Aristolochia pubera

stinking aristolochia


Aristolochia pubera var. pubera

R.Br. 1810

pronounced: a-riss-toh-LOCK-ee-un PEW-ber-uh

(Aristolochiaceae — the Dutchman's pipe family)


common name: stinking aristolochia

native 4Aristolochia is derived from the Greek αριστο (aristo), best and λοχια (lochia), of childbirth, referring to the medicinal qualities of the plant in helping childbirth; pubera is from the Latin puber, adult, pubescent, hairy.

Aristolochia is a genus of evergreen and deciduous lianas and herbaceous perennials. The smooth stem is erect, or sometimes twining. The simple leaves are alternate and cordate, membranous, and without stipules.

The flowers have a specialized pollination mechanism. The plants are aromatic, and their strong scent attracts insects. The inner part of the perianth tube is covered with hairs, acting as a fly trap. These hairs then wither to release the fly, which is by now covered with pollen.

This Australian native occurs in the Northern Territory, Cape York Peninsula, and north-east Queensland as far south almost to Rockhampton. Its altitudinal range is from near sea level to about 350 m. It often grows in open forest, but also occurs in monsoon forest and vine thickets. The plant photographed was on the walking track between Nelly Bay and Alma Bay.

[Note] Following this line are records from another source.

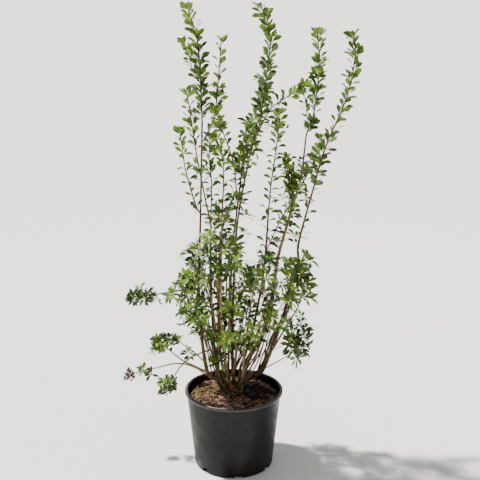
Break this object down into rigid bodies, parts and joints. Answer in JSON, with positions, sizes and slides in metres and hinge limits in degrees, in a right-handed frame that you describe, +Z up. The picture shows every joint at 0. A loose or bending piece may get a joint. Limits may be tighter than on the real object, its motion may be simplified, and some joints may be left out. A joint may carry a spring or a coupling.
{
  "type": "potted redvein enkianthus shrub",
  "caption": "Upright many-stemmed deciduous shrub with slender leafy shoots over a lower tier of leaf rosettes, growing in a round tapered nursery pot.",
  "frame": {"origin": "middle of the pot's flat underside, on the surface it stands on", "axes": "+Z up, +X to the right and +Y to the back as seen from the front of the plant"},
  "size_m": [0.8025, 0.3917, 1.5401],
  "materials": {
    "pot_plastic": "thin black blow-moulded plastic with a dull sheen",
    "bark_medium": "coarse brown bark chips with some moss",
    "stem_bark": "smooth grey-brown bark, reddish on young wood",
    "foliage": "thin fresh green leaves, yellow-green at the tips"
  },
  "bodies": {
    "root": {"bough_left_arching": "stem_bark", "bough_left_level": "stem_bark", "bough_left_low_front": "stem_bark", "bough_left_low_rear": "stem_bark", "bough_left_low_upper": "stem_bark", "bough_right_outer": "stem_bark", "foliage_centre_rear": "foliage", "foliage_front_high": "foliage", "foliage_front_low": "foliage", "foliage_left_arching": "foliage", "foliage_left_front": "foliage", "foliage_left_high": "foliage", "foliage_left_level": "foliage", "foliage_left_low_front": "foliage", "foliage_left_low_rear": "foliage", "foliage_left_low_upper": "foliage", "foliage_left_mid": "foliage", "foliage_left_rear": "foliage", "foliage_left_short": "foliage", "foliage_rear_short": "foliage", "foliage_right_front": "foliage", "foliage_right_high": "foliage", "foliage_right_inner": "foliage", "foliage_right_low": "foliage", "foliage_right_middle": "foliage", "foliage_right_outer": "foliage", "foliage_right_rear": "foliage", "pot": "pot_plastic", "potting_medium": "bark_medium", "shoot_centre_left": "foliage", "shoot_centre_rear": "foliage", "shoot_centre_top": "foliage", "shoot_crossing": "foliage", "shoot_front": "foliage", "shoot_left_leaning": "foliage", "shoot_left_outer": "foliage", "shoot_left_rear": "foliage", "shoot_left_top": "foliage", "shoot_left_twin": "foliage", "shoot_right_inner": "foliage", "shoot_right_middle_front": "foliage", "shoot_right_middle_rear": "foliage", "shoot_right_middle_top": "foliage", "shoot_right_top": "foliage", "shoot_slanting": "foliage", "shoot_slender": "foliage", "stem_centre": "stem_bark", "stem_centre_rear": "stem_bark", "stem_crossing": "stem_bark", "stem_front": "stem_bark", "stem_left": "stem_bark", "stem_left_inner": "stem_bark", "stem_left_rear": "stem_bark", "stem_right": "stem_bark", "stem_right_inner": "stem_bark", "stem_right_middle": "stem_bark", "stem_short_left": "stem_bark", "stem_short_rear": "stem_bark", "stem_slender": "stem_bark"}
  },
  "joints": []
}
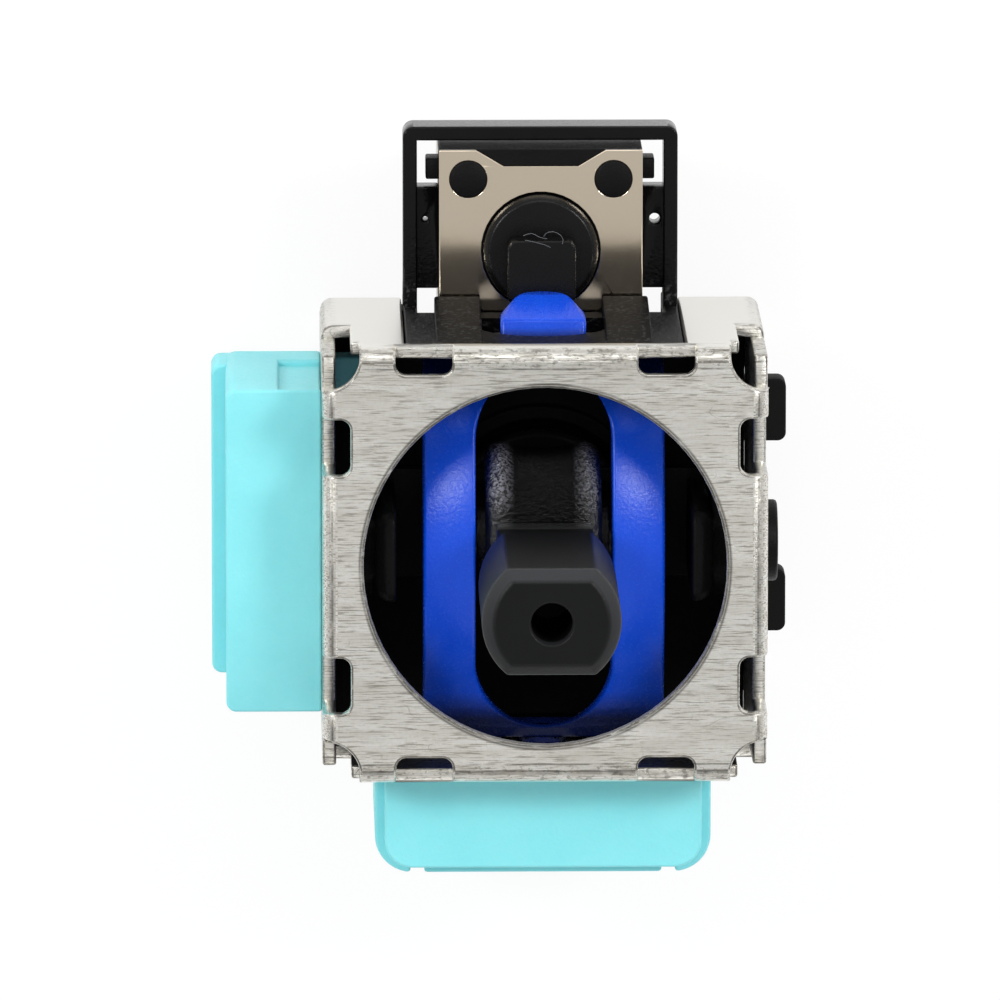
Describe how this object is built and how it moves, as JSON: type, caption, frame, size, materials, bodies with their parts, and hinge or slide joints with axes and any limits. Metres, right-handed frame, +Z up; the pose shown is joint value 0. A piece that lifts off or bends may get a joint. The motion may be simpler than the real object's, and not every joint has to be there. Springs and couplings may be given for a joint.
{
  "type": "controller analog stick",
  "caption": "Two-axis thumb stick module: a D-shaft lever on crossed yokes in a folded steel cover, with rotary sensors and a push switch.",
  "frame": {"origin": "centre of the circuit board seat, straight below the lever", "axes": "+Z up along the lever, +Y toward the push switch, +X away from the side sensor"},
  "size_m": [0.0171, 0.0216, 0.0217],
  "materials": {
    "cover_steel": "tin plated, brushed",
    "base_black": "moulded black",
    "switch_black": "moulded black",
    "switch_steel": "satin",
    "terminal_brass": "tin plated",
    "dome_steel": "bright",
    "sensor_mint": "satin moulding",
    "board_brown": "phenolic board",
    "spring_steel": "bright wire",
    "rotor_white": "moulded",
    "wiper_brass": "bright",
    "yoke_blue": "moulded blue",
    "lever_black": "moulded black",
    "pin_steel": "ground",
    "cradle_black": "moulded black",
    "button_black": "moulded black",
    "seat_black": "moulded black"
  },
  "bodies": {
    "housing": {"metal_cover": "cover_steel", "base": "base_black", "switch_body": "switch_black", "switch_plate": "switch_steel", "switch_terminals": "terminal_brass", "switch_dome": "dome_steel", "pot_x_housing": "sensor_mint", "pot_x_board": "board_brown", "pot_x_terminals": "terminal_brass", "pot_y_housing": "sensor_mint", "pot_y_board": "board_brown", "pot_y_terminals": "terminal_brass", "return_spring": "spring_steel"},
    "swing_rotor": {"pot_y_rotor": "rotor_white", "pot_y_wiper": "wiper_brass"},
    "lever_yoke": {"upper_yoke": "yoke_blue"},
    "stick": {"lever": "lever_black", "lever_pin": "pin_steel"},
    "cradle": {"lower_yoke": "cradle_black", "pot_x_rotor": "rotor_white", "pot_x_wiper": "wiper_brass"},
    "push_button": {"switch_plunger": "button_black"},
    "seat": {"spring_seat": "seat_black"}
  },
  "joints": [
    {"name": "swing_left_right", "type": "hinge", "parent": "housing", "child": "swing_rotor", "pos_m": [0, -0.0085, 0.0058], "axis": [0, 1, 0], "range_deg": [-23, 23], "stiffness_Nm_per_rad": 0.004},
    {"name": "press", "type": "hinge", "parent": "swing_rotor", "child": "lever_yoke", "pos_m": [0, -0.0072, 0.0058], "axis": [-1, 0, 0], "range_deg": [0, 1.2], "stiffness_Nm_per_rad": 1.5},
    {"name": "tilt_fore_aft", "type": "hinge", "parent": "lever_yoke", "child": "stick", "pos_m": [0, 0, 0.0058], "axis": [-1, 0, 0], "range_deg": [-23, 23], "stiffness_Nm_per_rad": 0.004},
    {"name": "cradle_turn", "type": "hinge", "parent": "housing", "child": "cradle", "pos_m": [0, 0, 0.0058], "axis": [-1, 0, 0], "range_deg": [-23.5, 23.5]},
    {"name": "button_travel", "type": "slide", "parent": "housing", "child": "push_button", "axis": [0, 0, -1], "range_m": [0, 0.00031]},
    {"name": "seat_travel", "type": "slide", "parent": "housing", "child": "seat", "axis": [0, 0, -1], "range_m": [0, 0.00018], "deforming": ["return_spring"]}
  ],
  "couplings": [
    {"joint": "cradle_turn", "follows": "tilt_fore_aft", "ratio": 1},
    {"joint": "button_travel", "follows": "press", "m_per_rad": 0.01453},
    {"joint": "seat_travel", "follows": "press", "m_per_rad": 0.008}
  ]
}
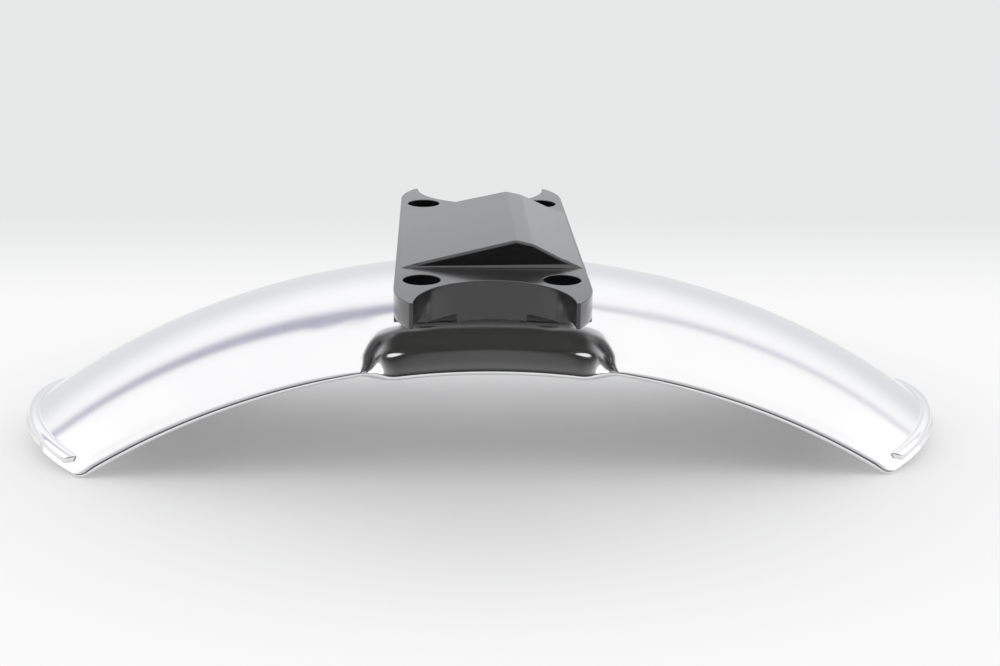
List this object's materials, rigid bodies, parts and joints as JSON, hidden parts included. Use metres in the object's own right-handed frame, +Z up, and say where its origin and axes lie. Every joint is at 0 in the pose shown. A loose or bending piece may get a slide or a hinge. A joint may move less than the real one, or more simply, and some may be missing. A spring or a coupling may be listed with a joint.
{
  "type": "motorcycle front mudguard",
  "caption": "Arched sheet-aluminium front mudguard with side recesses and beaded round ends, under a machined bracket that bolts between the fork legs.",
  "frame": {"origin": "middle of the footprint, on the floor that the blade's four corners stand on", "axes": "+X along the wheel, +Y across it, +Z up from the floor to the bracket"},
  "size_m": [0.409, 0.196, 0.0995],
  "materials": {
    "blade_aluminium": "rolled aluminium, polished to a soft sheen",
    "bracket_black": "machined aluminium, satin black anodised",
    "screw_steel": "plain stainless steel"
  },
  "bodies": {
    "root": {"mudguard_blade": "blade_aluminium", "fork_bracket": "bracket_black", "blade_screw_1": "screw_steel", "blade_screw_2": "screw_steel", "blade_screw_3": "screw_steel", "blade_screw_4": "screw_steel", "blade_washer_1": "screw_steel", "blade_washer_2": "screw_steel", "blade_washer_3": "screw_steel", "blade_washer_4": "screw_steel"}
  },
  "joints": []
}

It is a slender prostrate or twining herb whose stem does not exceed 2 cm in diameter, with a perennial rootstock and annual aerial parts. The leaves are more-or-less distichous, arranged in two ranks, one each side of the twig. The leaf blades are from about 2.5 – 10 cm in length and 2 – 6.5 cm in width, on petioles up to about 4.5 cm long. Both petioles and twigs are covered in short pale hairs. The leaves vary in shape from obovate, lyrate or oblong to linear – if linear, there is a cordate base with rounded lobes. On the underside of the leaf blades there are hairs along the major veins. On the upper surface of the leaf the veins are depressed. The stems are more-or-less hexagonal in cross-section. When the leaves are crushed, they emit an odour that many people find obnoxious, hence the common name.

The solitary flowers are more-or-less horizontal, with the perianth curved and sinuous. The tube ends in a lip and in a long more-or-less linear lobe. There are 6 stamens, fused together around the style; the anthers are sessile; there are 6 stigmas, and the ovary is 6-locular. There are numerous ovules in each of the locules.

The fruit is a capsule about 15 – 18 mm long: after dehiscing it rather resembles a parachute. There are numerous seeds, cordate in outline.

There is a second variety, var. aromatica, but this is found only in the Mt Mulligan, Mt Pinnacle and Stannary Hills area. It is distinguished from var. pendula by dense multicellular hairs on both leaf surfaces, and numerous glands on the lower leaf surface. It grows in open woodland and vine thickets.

This is a food plant for the larval stages of the Big Greasy Butterfly (Cressida cressida).